Entre tous les étrangers qui nous font l’honneur de se fixer chez nous (la France, on le sait, est devenue un pays d’immigration), ceux qui se francisent le plus vite, c’est peut-être les israélites. Beaucoup de ces Juifs ne laissent pas de patrie derrière eux, et s’il est un pays où le Juif puisse trouver une patrie, c’est la France. Elle a été la première à l’émanciper, la première à lui reconnaître le titre de citoyen. Il y a de cela plus de cent ans et, sauf un instant, sous Napoléon Ier, jamais en France les droits des israélites n’ont été sérieusement contestés. Et ce qui ne se voit point dans tous les pays qui, à notre exemple, leur ont accordé l’égalité civile, les mœurs en France sont depuis longtemps d’accord avec la loi. Les israélites sont entrés dans la société française ; ils ne forment pas à Paris, comme à Berlin ou à Vienne, une société à part ; ils sont du tout Paris. Nous entendons quelquefois parler de société juive, c’est comme on parle de société protestante ; cela s’applique à certains groupes, à certains salons ; cela ne comporte d’habitude aucune idée d’exclusion ou de confinement. Nous ne savons plus fermer notre porte. Avons-nous un défaut, c’est plutôt de faire bon accueil à tout venant. Nous oublions trop que la facilité de nos mœurs et la forme de nos institutions ont fait de Paris un aimant pour tous les brasseurs d’affaires et les coureurs de fortune. La société parisienne, la plus nombreuse sans doute et la plus variée du globe, est demeurée la plus ouverte ; c’est une des choses pour lesquelles il fait bon vivre à Paris, — une des choses aussi qui nous amènent tant d’étrangers et tant d’aventuriers.
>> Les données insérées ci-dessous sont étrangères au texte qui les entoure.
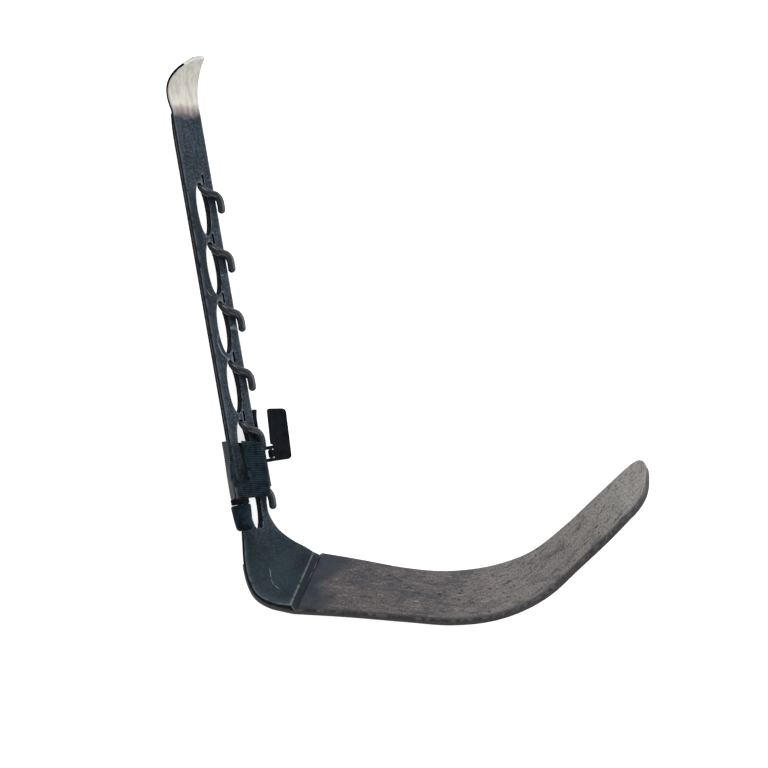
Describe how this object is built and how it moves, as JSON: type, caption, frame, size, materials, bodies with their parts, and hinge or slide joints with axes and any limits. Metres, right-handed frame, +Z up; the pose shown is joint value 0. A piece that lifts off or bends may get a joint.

  1. J’ai entendu remarquer que, de 1876 à 1890, la république avait eu, en moins de quinze ans, trois ministres des affaires étrangères d’origine étrangère. C’est beaucoup, bien qu’il s’agisse d’hommes dont le patriotisme français était au-dessus de tout soupçon. De ces trois ministres, de sang étranger, un seul, Gambetta, tenait à Israël. Sur ce point, je dois maintenir ce que j’ai dit ici même, non que le père de Gambetta fut juif de religion, mais qu’il était Juif de race. Le fait, je le répéterai, a été confirmé à un de mes amis par Gambetta lui-même.